(segue) Discorso al Senato sugli accordi del Laterano
(25 maggio 1929)
[Inizio scritto]

      Ho ascoltato con emozione il discorso pronunziato dal Senatore Boselli, il quale, con la sua relazione e col suo discorso odierno, ha reso un alto, magnifico servigio al Paese.
      L'onorevole Scialoja ha fatto l'apologia della legge delle guarentigie. Si comprende che egli abbia altamente difeso questa legge anche per ragioni famigliari; uno degli artefici di questa legge fu appunto il padre dell'attuale senatore. In fondo, quanti di noi e di voi, o quanti degli Italiani hanno riletto in questi giorni i resoconti delle sedute che si tennero a Firenze per discutere la legge sulle guarentigie dal gennaio al maggio 1871? Pochi, pochissimi. E coloro che hanno avuto la pazienza — per me è stato un dovere — di farlo, si saranno convinti che la legge sulle guarentigie non merita né la polvere, né gli altari. Una legge di compromesso e di transazione che si votò dopo discussione lunga, spesso caotica e confusa, durante la quale cozzarono gli opposti estremismi di coloro che volevano espellere il Papa da Roma e di coloro che volevano dargli almeno la Città leonina, più la ricorrente striscia al mare.
      Ne venne una legge che non piaceva nemmeno a coloro che l'avevano fabbricata, i quali furono i primi a decretarne il carattere precario. Pur tuttavia era il meglio che si poteva fare in quelle determinate circostanze; ma da ciò non si deve trarre la conclusione che la legge delle guarentigie fu sempre rispettata, né che la legge stessa determinò quello stato di equilibrio, sul quale ritornerò fra poco.

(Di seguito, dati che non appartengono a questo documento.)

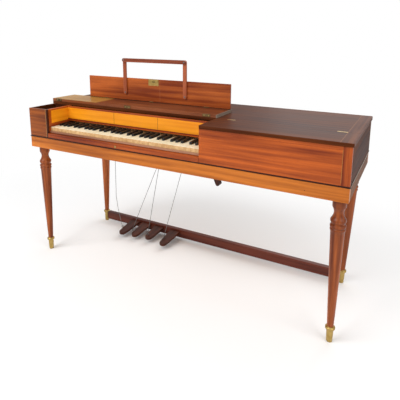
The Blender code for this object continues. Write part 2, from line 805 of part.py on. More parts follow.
def build_pedals():
    middle = RAIL_BOTTOM + RAIL_HEIGHT / 2
    axis_y = DEPTH - BACK_LEG_Y - BACK_RAKE_Y * foot_share(middle)
    left = BACK_LEG_X + BACK_RAKE_X * foot_share(SABOT_HEIGHT) + SABOT_FLANGE + 2 * GAP
    rail_front = axis_y - RAIL_THICK / 2
    rail = block(
        (left, rail_front, RAIL_BOTTOM), (LENGTH - left, rail_front + RAIL_THICK, RAIL_BOTTOM + RAIL_HEIGHT), 0.0015
    )
    add("pedal_rail", rail, DARK_WOOD)
    rear = rail_front - PEDAL_REAR_GAP
    for number, (x, setback) in enumerate(zip(PEDAL_X, PEDAL_SET), 1):
        tip = rear - PEDAL_LENGTH - setback
        shape = pedal_shape(x, tip, rear)
        pivot = (x, rear - PEDAL_PIVOT, PEDAL_REAR_TOP - PEDAL_THICK / 2)
        add(f"pedal_{number}", shape, DARK_WOOD, pivot)
        build_wire(number, rear - PEDAL_PIVOT - WIRE_REACH - WIRE_SET[number - 1], tip, rear)


def pedal_top(y, tip, rear):
    """The height of a pedal's top, which falls towards its tip."""
    return PEDAL_REAR_TOP - PEDAL_DROP * (rear - y) / (rear - tip)


def pedal_shape(x, tip, rear):
    outline = [(x - PEDAL_REAR_WIDTH / 2, rear), (x - PEDAL_TIP_WIDTH / 2, tip + PEDAL_TIP_WIDTH / 2)]
    for step in range(1, 6):
        angle = math.pi * step / 6
        outline.append(
            (x - PEDAL_TIP_WIDTH / 2 * math.cos(angle), tip + PEDAL_TIP_WIDTH / 2 * (1 - math.sin(angle)))
        )
    outline += [(x + PEDAL_TIP_WIDTH / 2, tip + PEDAL_TIP_WIDTH / 2), (x + PEDAL_REAR_WIDTH / 2, rear)]
    mesh = prism(outline, 0.0, PEDAL_THICK, 2)
    for vert in mesh.verts:
        vert.co.z += pedal_top(vert.co.y, tip, rear) - PEDAL_THICK
    return mesh


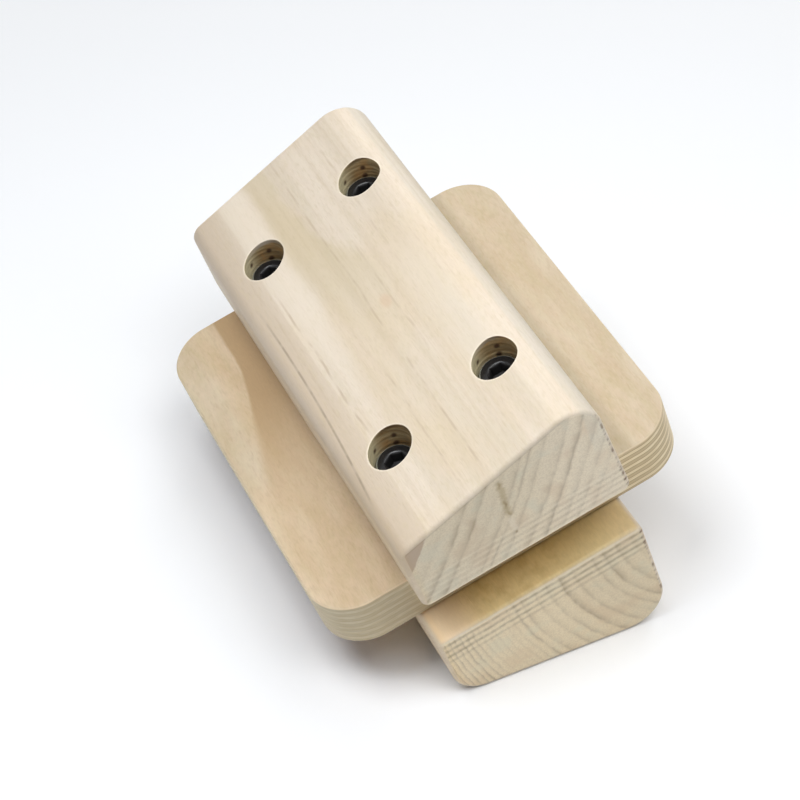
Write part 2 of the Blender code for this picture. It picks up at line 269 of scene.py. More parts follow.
def ring_angles(across_steps, along_steps):
    """Angles of the points round a hole, equally spaced, that lie against the points of its cell's border."""
    count = 2 * (across_steps + along_steps)
    return -math.pi / 2 + math.tau * (np.arange(count + 1) - across_steps / 2) / count


def flat_round_hole(border, centre, radius, angles, steps):
    """Rows of points in a plane that change from a cell's border to the circle round its hole."""
    circle = np.array(centre) + radius * unit(angles)
    share = (np.linspace(0.0, 1.0, steps + 1) ** 0.7)[:, None, None]
    return border[None] * (1.0 - share) + circle[None] * share


ACROSS_STEPS = 12
ALONG_STEPS = 30
THICK_SIDE_STEPS = 10
THIN_SIDE_STEPS = 6
ARC_STEPS = 16
END_STEPS = 6
FACE_STEPS = 14
RIM_STEPS = 5
WALL_STEPS = 80
FLOOR_STEPS = 3
SCREW_HOLE_STEPS = 4
BASE_RIM_STEPS = 4
BASE_STEPS = 8
ROOF_MARGIN = 0.0024
RING_FADE = 0.0006
BIT_WANDER = [(3.0e-5, 3900.0, 0.0), (1.2e-5, 9100.0, 1.0), (1.6e-5, 2300.0, 2.0)]


def bit_rings(height):
    """How far the bit wandered from the bore's radius at a height: sines of unlike pitch, added up."""
    return sum(width * np.sin(height * pitch + start) for width, pitch, start in BIT_WANDER)


class WedgeOutline:
    """Rounded outline of a wedge block, as (across, height over the base).

    Its outer face is a roof between two places across, which is straight and runs into the corner's circle at
    either end. The rest of the outline runs from the roof's high end round the base to its low end.
    """

    def __init__(self, thin_x, thick_x, lean, thin_radius, thick_radius, roof_low, roof_high):
        corners = [(thin_x, 0.0), (thick_x, 0.0), (thick_x - lean, THICK_HEIGHT), (thin_x, THIN_HEIGHT)]
        radii = [BASE_EDGE_RADIUS, BASE_EDGE_RADIUS, thick_radius, thin_radius]
        side_steps = [2 * ACROSS_STEPS, THICK_SIDE_STEPS, 1, THIN_SIDE_STEPS]
        parts = rounded_polygon(corners, radii, ARC_STEPS, side_steps)
        (thick_arc, thick_normals), (face, face_normals), (thin_arc, thin_normals) = parts[4:7]
        self.thick_start, self.thin_start = face[0], face[-1]
        self.normal = face_normals[0]
        self.circles = (
            (thick_arc[-1] - thick_radius * thick_normals[-1], thick_radius),
            (thin_arc[0] - thin_radius * thin_normals[0], thin_radius),
        )
        high_half = np.linspace(roof_high, 0.0, ACROSS_STEPS + 1)
        roof_x = np.concatenate([high_half, np.linspace(0.0, roof_low, ACROSS_STEPS + 1)[1:]])
        self.roof_x = roof_x[::-1]
        roof_heights, roof_normals = self.roof(roof_x)
        self.base_x = parts[1][0][:, 0]
        high_angle, low_angle = heading(roof_normals[0]), heading(roof_normals[-1])
        first, last = heading(thick_normals[0]), heading(thin_normals[-1])
        down = [self.on_circle(0, np.linspace(first, min(high_angle, self.face_angle()), ARC_STEPS + 1))]
        if roof_high < self.thick_start[0]:
            down.append(self.straight(self.thick_start[0], roof_high))
        up = [self.on_circle(1, np.linspace(max(low_angle, self.face_angle()), last, ARC_STEPS + 1))]
        if roof_low > self.thin_start[0]:
            up.insert(0, self.straight(roof_low, self.thin_start[0]))
        roof_part = (np.stack([roof_x, roof_heights], axis=-1), roof_normals)
        self.plain = [parts[0], parts[2], parts[3], *down, *up, parts[7]]
        whole = [parts[0], parts[1], parts[2], parts[3], *down, roof_part, *up, parts[7]]
        self.points = np.concatenate([points[:-1] for points, _ in whole] + [parts[0][0][:1]])
        self.normals = np.concatenate([normals[:-1] for _, normals in whole] + [parts[0][1][:1]])

    def face_angle(self):
        return heading(self.normal)

    def on_circle(self, which, angle):
        """Points of a corner's circle and their normals: the centre plus the radius times the unit vector."""
        centre, radius = self.circles[which]
        normals = unit(angle)
        return centre + radius * normals, normals

    def straight(self, start, end):
        x = np.linspace(start, end, 3)
        heights, normals = self.roof(x)
        return np.stack([x, heights], axis=-1), normals

    def roof(self, x):
        """Height and normal of the outer face at a place across: its line, or the circle it runs into."""
        (thick_centre, thick_radius), (thin_centre, thin_radius) = self.circles
        slope = -self.normal[0] / self.normal[1]
        height = self.thin_start[1] + (x - self.thin_start[0]) * slope
        angle = np.full(np.shape(x), self.face_angle())
        for centre, radius, beyond in (
            (thick_centre, thick_radius, x > self.thick_start[0]),
            (thin_centre, thin_radius, x < self.thin_start[0]),
        ):
            swung = np.arccos(np.clip((x - centre[0]) / radius, -1.0, 1.0))
            height = np.where(beyond, centre[1] + radius * np.sin(swung), height)
            angle = np.where(beyond, swung, angle)
        return height, unit(angle)


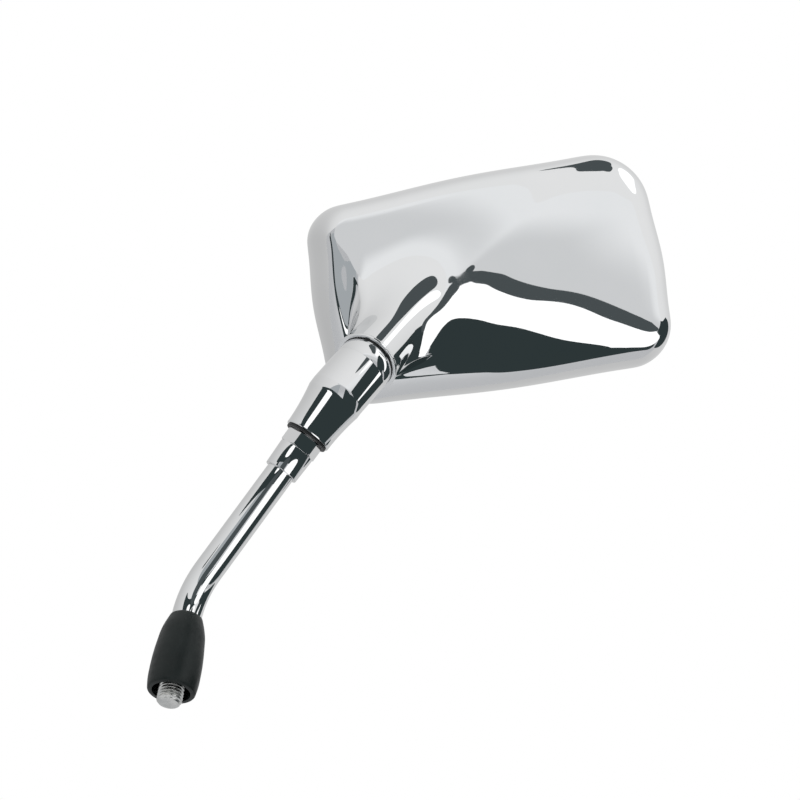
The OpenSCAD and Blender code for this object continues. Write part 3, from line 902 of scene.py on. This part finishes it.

      Non la legge delle guarentigie in sé e per sé, ma piuttosto la politica spesso accomodante delle due parti, fece sì che, malgrado la legge, non si avessero delle crisi temibili e pericolose.
      Ma il senatore Scialoja ha aggiunto che si sarebbe potuto fare a meno di consacrare per diritto ciò che si aveva già di fatto. Tutto — egli ha detto — aveva finito per adattarsi a questa situazione, ed anche gli stranieri. È verissimo, tutti meno uno, il più interessato: il papa.